Coincidence? Maybe, but I’m not taking any chances. Next week’s word: money.
Bits and specious
Along with its many well-deserved claims to fame, the Large Hadron Collider also holds one that its creators probably wishes it didn’t - one of the world’s most easily misspelled-with-funny-but-puerile-results names. Among the many who’ve fallen victim to this error is CERN itself, the organisation that funded and runs this magnificent machine.
A hadron, says Wikipedia, is a “composite subatomic particle made of two or more quarks held together by the strong interaction”. The word was coined in 1962 by Soviet physicist Lev Okun from the Greek hadros (“thick, bulky”) and the elementary particle suffix -on, also seen in baryon and meson. The hadrosaur, aka duck-billed dinosaur, got its name from the same Greek root.
Quote of the week
One way to help the weather make up its mind is to hang out the washing.
Marcelene Cox
'long time passing'...this 60s kid liked the song along with a fair shed-load of other more syncopated folky stuff. Can very recommend the Dylan flick.

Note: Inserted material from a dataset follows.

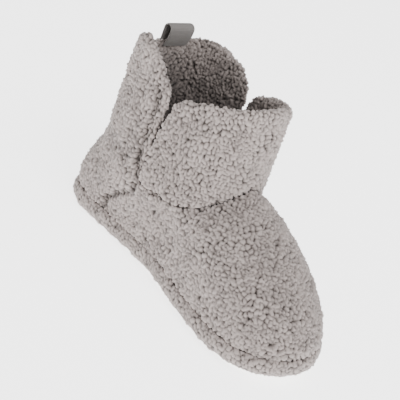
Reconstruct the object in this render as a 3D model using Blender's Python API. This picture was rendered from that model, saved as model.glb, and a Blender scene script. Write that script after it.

SOrry to hear of the big dry your neck of the woods...certainly plays havoc with gardens when you can't fling a hose around with gay abandon. Keeping a garden alive is my main occupation right now but am in the Wigram burb so not a problem.
My 'come hither' to the sunshine is to leave the sunnies at home when venturing forth..never fails. Living on an old airfield means you can scan the skies (the subdivision is called 'Wigram Skies'), for rain & local forecasts are very reliable too.
With more Welsh programmes on the tv now I am reminded of my childish wonder at the new owners of the corner shop on Coro historically, with a Welsh lady who called people 'Bach' to my pre-teen ears, involving a back-of-the-throat sound like Dutch has. Gleaned that is was a term of endearment. Our German friends commonly scoff at things using throaty sounds.
Wish we still read about the LHC & all it's weird wonders for that was a time free of much the modern lunacy.
'the same Greek root' has to be handy...stealing it.